(Object data in JSON)
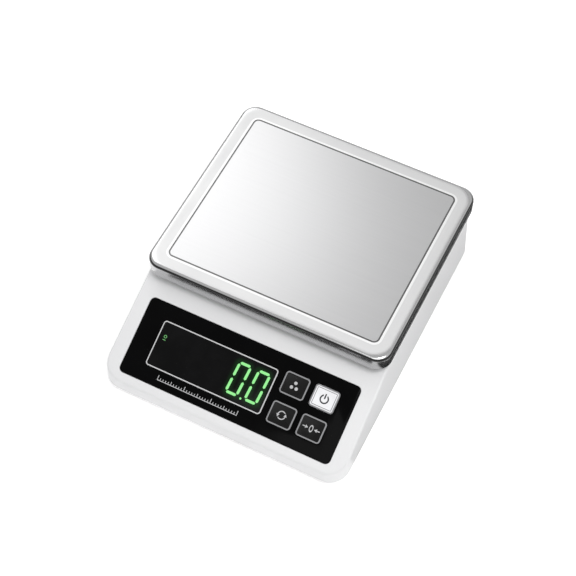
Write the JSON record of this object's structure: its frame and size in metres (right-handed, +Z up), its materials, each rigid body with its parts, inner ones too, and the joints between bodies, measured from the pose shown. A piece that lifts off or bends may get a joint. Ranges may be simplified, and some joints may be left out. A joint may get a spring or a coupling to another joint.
{
  "type": "digital gram scale",
  "caption": "Bench gram scale: low wedge housing, square steel weighing pan, sloping control panel with lit numeric display and push keys.",
  "frame": {"origin": "centre of the overall box, on the surface that the feet stand on", "axes": "+X to the scale's right seen from its front, +Y from the control panel to the back, +Z up"},
  "size_m": [0.1772, 0.2154, 0.061],
  "materials": {
    "white_abs": "fine moulded satin",
    "grey_abs": "moulded",
    "satin_stainless": "satin brushed panel with a polished rim",
    "panel_gloss": "gloss",
    "smoked_window": "gloss smoked lens",
    "key_black": "semi-gloss with a printed outline",
    "key_white": "semi-gloss with a printed outline",
    "led_block": "matt",
    "circuit_board": "solder mask",
    "chip_plastic": "matt",
    "machined_aluminium": "machined",
    "screw_steel": "plated",
    "spring_steel": "plated strip",
    "grey_rubber": "matt",
    "silicone": "matt",
    "cell_sleeve": "shrink sleeve",
    "lead_sleeve": "soft sleeve"
  },
  "bodies": {
    "housing": {"upper_housing": "white_abs", "base": "white_abs", "housing_gasket": "silicone", "panel_overlay": "panel_gloss", "display_window": "smoked_window", "led_display": "led_block", "main_board": "circuit_board", "controller_chip": "chip_plastic", "lead_connector": "chip_plastic", "load_cell": "machined_aluminium", "load_cell_spacer": "machined_aluminium", "gauge_coating": "silicone", "post_seal": "silicone", "battery_cell_left": "cell_sleeve", "battery_cell_right": "cell_sleeve", "battery_contact_front": "spring_steel", "battery_contact_back": "spring_steel", "battery_cover": "white_abs", "battery_seal": "silicone", "battery_cover_screw_front": "screw_steel", "battery_cover_screw_back": "screw_steel", "charge_socket": "spring_steel", "charge_board": "circuit_board", "anchor_bolt_front": "screw_steel", "anchor_bolt_back": "screw_steel", "load_cell_lead": "lead_sleeve", "battery_lead": "lead_sleeve", "charge_lead": "lead_sleeve", "housing_screw_front_left": "screw_steel", "board_screw_front_left": "screw_steel", "foot_front_left": "grey_rubber", "housing_screw_front_right": "screw_steel", "board_screw_front_right": "screw_steel", "foot_front_right": "grey_rubber", "housing_screw_back_left": "screw_steel", "board_screw_back_left": "screw_steel", "foot_back_left": "grey_rubber", "housing_screw_back_right": "screw_steel", "board_screw_back_right": "screw_steel", "foot_back_right": "grey_rubber", "switch_pcs": "chip_plastic", "switch_on_off": "chip_plastic", "switch_mode": "chip_plastic", "switch_tare": "chip_plastic"},
    "carrier": {"carrier": "grey_abs", "load_cell_post": "machined_aluminium", "post_bolt_front": "screw_steel", "post_bolt_back": "screw_steel", "pan_pad_front_left": "grey_rubber", "pan_pad_front_right": "grey_rubber", "pan_pad_back_left": "grey_rubber", "pan_pad_back_right": "grey_rubber"},
    "pan": {"pan": "satin_stainless"},
    "port_plug": {"port_plug": "grey_rubber"},
    "key_pcs": {"key_pcs": "key_black"},
    "key_on_off": {"key_on_off": "key_white"},
    "key_mode": {"key_mode": "key_black"},
    "key_tare": {"key_tare": "key_black"}
  },
  "joints": [
    {"name": "load_deflection", "type": "slide", "parent": "housing", "child": "carrier", "axis": [0, 0, -1], "range_m": [0, 0.0006], "stiffness_N_per_m": 75000, "deforming": ["load_cell"]},
    {"name": "pan_lift_off", "type": "slide", "parent": "carrier", "child": "pan", "axis": [0, 0, 1], "range_m": [0, 0.03]},
    {"name": "key_pcs_press", "type": "slide", "parent": "housing", "child": "key_pcs", "axis": [0, 0.3987, -0.9171], "range_m": [0, 0.0006], "stiffness_N_per_m": 2500},
    {"name": "key_on_off_press", "type": "slide", "parent": "housing", "child": "key_on_off", "axis": [0, 0.3987, -0.9171], "range_m": [0, 0.0006], "stiffness_N_per_m": 2500},
    {"name": "key_mode_press", "type": "slide", "parent": "housing", "child": "key_mode", "axis": [0, 0.3987, -0.9171], "range_m": [0, 0.0006], "stiffness_N_per_m": 2500},
    {"name": "key_tare_press", "type": "slide", "parent": "housing", "child": "key_tare", "axis": [0, 0.3987, -0.9171], "range_m": [0, 0.0006], "stiffness_N_per_m": 2500},
    {"name": "port_plug_pull", "type": "slide", "parent": "housing", "child": "port_plug", "axis": [0, 1, 0], "range_m": [0, 0.012]}
  ]
}
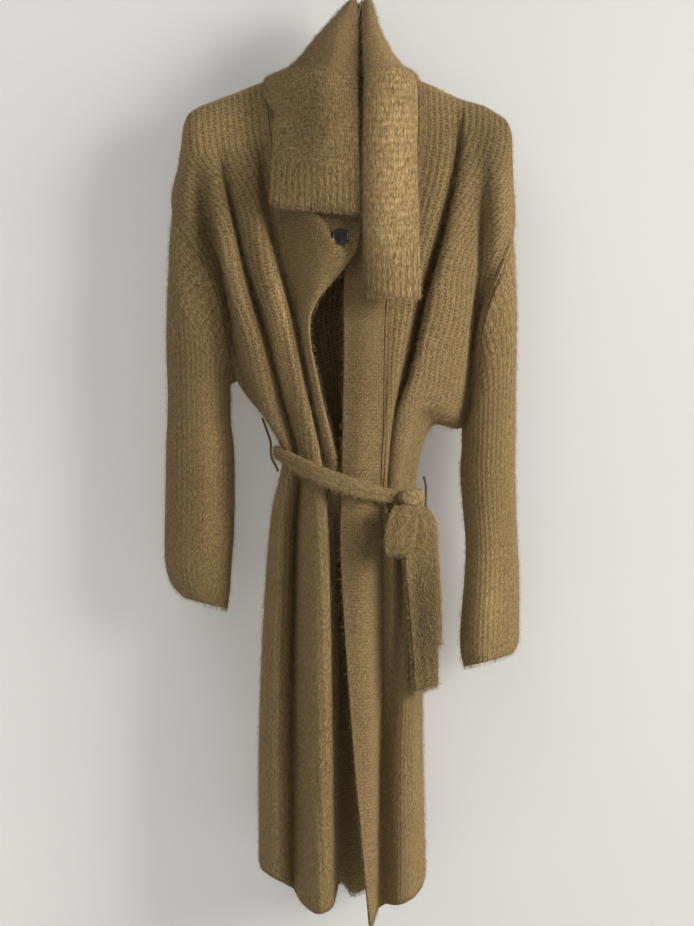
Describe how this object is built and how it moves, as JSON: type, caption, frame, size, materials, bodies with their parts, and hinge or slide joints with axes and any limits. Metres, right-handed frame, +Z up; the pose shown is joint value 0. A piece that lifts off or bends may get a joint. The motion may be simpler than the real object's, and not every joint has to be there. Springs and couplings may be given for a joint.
{
  "type": "belted long cardigan on a hanger",
  "caption": "Long open-front knitted cardigan with a scarf collar and a tied belt, hanging on a plain hanger.",
  "frame": {"origin": "Where the hook of the hanger rests on a rail, on the inside of the top of its bend", "axes": "+Z up as it hangs, the front of the garment faces -Y, +X to the right as seen from the front"},
  "size_m": [0.454, 0.1747, 1.2041],
  "materials": {
    "knit": "brushed chunky knit",
    "horn": "smooth, slightly glossy",
    "wood": "varnished",
    "steel": "polished"
  },
  "bodies": {
    "root": {"back": "knit", "front_right": "knit", "front_left": "knit", "band_right": "knit", "band_left": "knit", "sleeve_right": "knit", "sleeve_left": "knit", "collar": "knit", "belt_run": "knit", "belt_knot": "knit", "belt_bow": "knit", "belt_tail_front": "knit", "belt_tail_back": "knit", "belt_loop_right": "knit", "belt_loop_left": "knit", "button": "horn", "hanger_bar": "wood", "hanger_hook": "steel"}
  },
  "joints": []
}
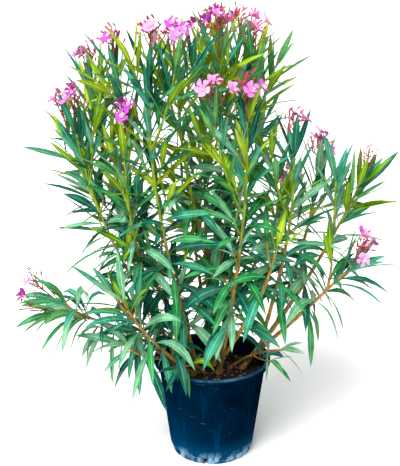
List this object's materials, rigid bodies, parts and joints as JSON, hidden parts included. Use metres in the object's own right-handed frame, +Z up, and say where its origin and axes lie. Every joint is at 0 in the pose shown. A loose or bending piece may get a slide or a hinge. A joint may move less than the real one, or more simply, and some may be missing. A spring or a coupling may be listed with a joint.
{
  "type": "potted oleander shrub",
  "caption": "Flowering oleander shrub in a round dark plastic nursery pot: upright canes in potting mix, narrow leaves in whorls, and pink flower heads at the tips.",
  "frame": {"origin": "centre of the pot's flat underside", "axes": "+Z up, -Y towards the side that the plant is seen from, +X to that viewer's right"},
  "size_m": [0.9488, 0.7168, 1.149],
  "materials": {
    "pot_plastic": "satin, scuffed",
    "soil_mix": "rough",
    "bark": "matte",
    "leaves": "satin"
  },
  "bodies": {
    "root": {"pot": "pot_plastic", "soil": "soil_mix", "bough_back_left": "bark", "bough_back_low": "bark", "bough_back_low_right": "bark", "bough_front_low": "bark", "bough_left_inner": "bark", "bough_left_skirt": "bark", "bough_middle": "bark", "bough_right_inner": "bark", "bough_right_low": "bark", "bough_right_shoulder": "bark", "bough_right_top": "bark", "cane_back": "bark", "cane_back_low_left": "bark", "cane_back_right": "bark", "cane_centre": "bark", "cane_front_left": "bark", "cane_front_left_low": "bark", "cane_front_right": "bark", "cane_front_sucker": "bark", "cane_left": "bark", "cane_left_low": "bark", "cane_right": "bark", "cane_right_sucker": "bark", "foliage_back": "leaves", "foliage_back_left": "leaves", "foliage_back_low": "leaves", "foliage_back_low_left": "leaves", "foliage_back_low_right": "leaves", "foliage_back_right": "leaves", "foliage_centre": "leaves", "foliage_front_left": "leaves", "foliage_front_left_low": "leaves", "foliage_front_low": "leaves", "foliage_front_right": "leaves", "foliage_front_sucker": "leaves", "foliage_left": "leaves", "foliage_left_inner": "leaves", "foliage_left_low": "leaves", "foliage_left_skirt": "leaves", "foliage_middle": "leaves", "foliage_right": "leaves", "foliage_right_inner": "leaves", "foliage_right_low": "leaves", "foliage_right_shoulder": "leaves", "foliage_right_sucker": "leaves", "foliage_right_top": "leaves"}
  },
  "joints": []
}
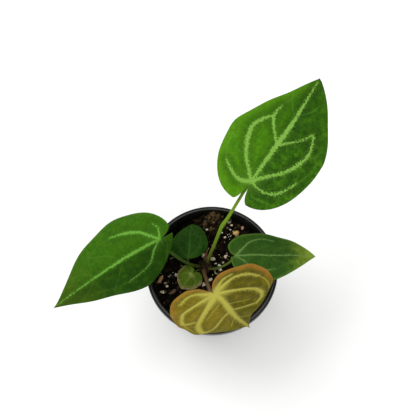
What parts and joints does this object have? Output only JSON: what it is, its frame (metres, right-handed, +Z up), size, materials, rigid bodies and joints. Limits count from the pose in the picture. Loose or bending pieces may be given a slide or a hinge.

### [What you have to do]
Report all lines of the material that contain the word "materials".

### [Solution for this problem]
Write the JSON record of this object's structure: its frame and size in metres (right-handed, +Z up), its materials, each rigid body with its parts, inner ones too, and the joints between bodies, measured from the pose shown. A piece that lifts off or bends may get a joint. Ranges may be simplified, and some joints may be left out. A joint may get a spring or a coupling to another joint.
  "materials": {
Describe how this object is built and how it moves, as JSON: type, caption, frame, size, materials, bodies with their parts, and hinge or slide joints with axes and any limits. Metres, right-handed frame, +Z up; the pose shown is joint value 0. A piece that lifts off or bends may get a joint. The motion may be simpler than the real object's, and not every joint has to be there. Springs and couplings may be given for a joint.
  "materials": {
List this object's materials, rigid bodies, parts and joints as JSON, hidden parts included. Use metres in the object's own right-handed frame, +Z up, and say where its origin and axes lie. Every joint is at 0 in the pose shown. A loose or bending piece may get a slide or a hinge. A joint may move less than the real one, or more simply, and some may be missing. A spring or a coupling may be listed with a joint.
  "materials": {
What parts and joints does this object have? Output only JSON: what it is, its frame (metres, right-handed, +Z up), size, materials, rigid bodies and joints. Limits count from the pose in the picture. Loose or bending pieces may be given a slide or a hinge.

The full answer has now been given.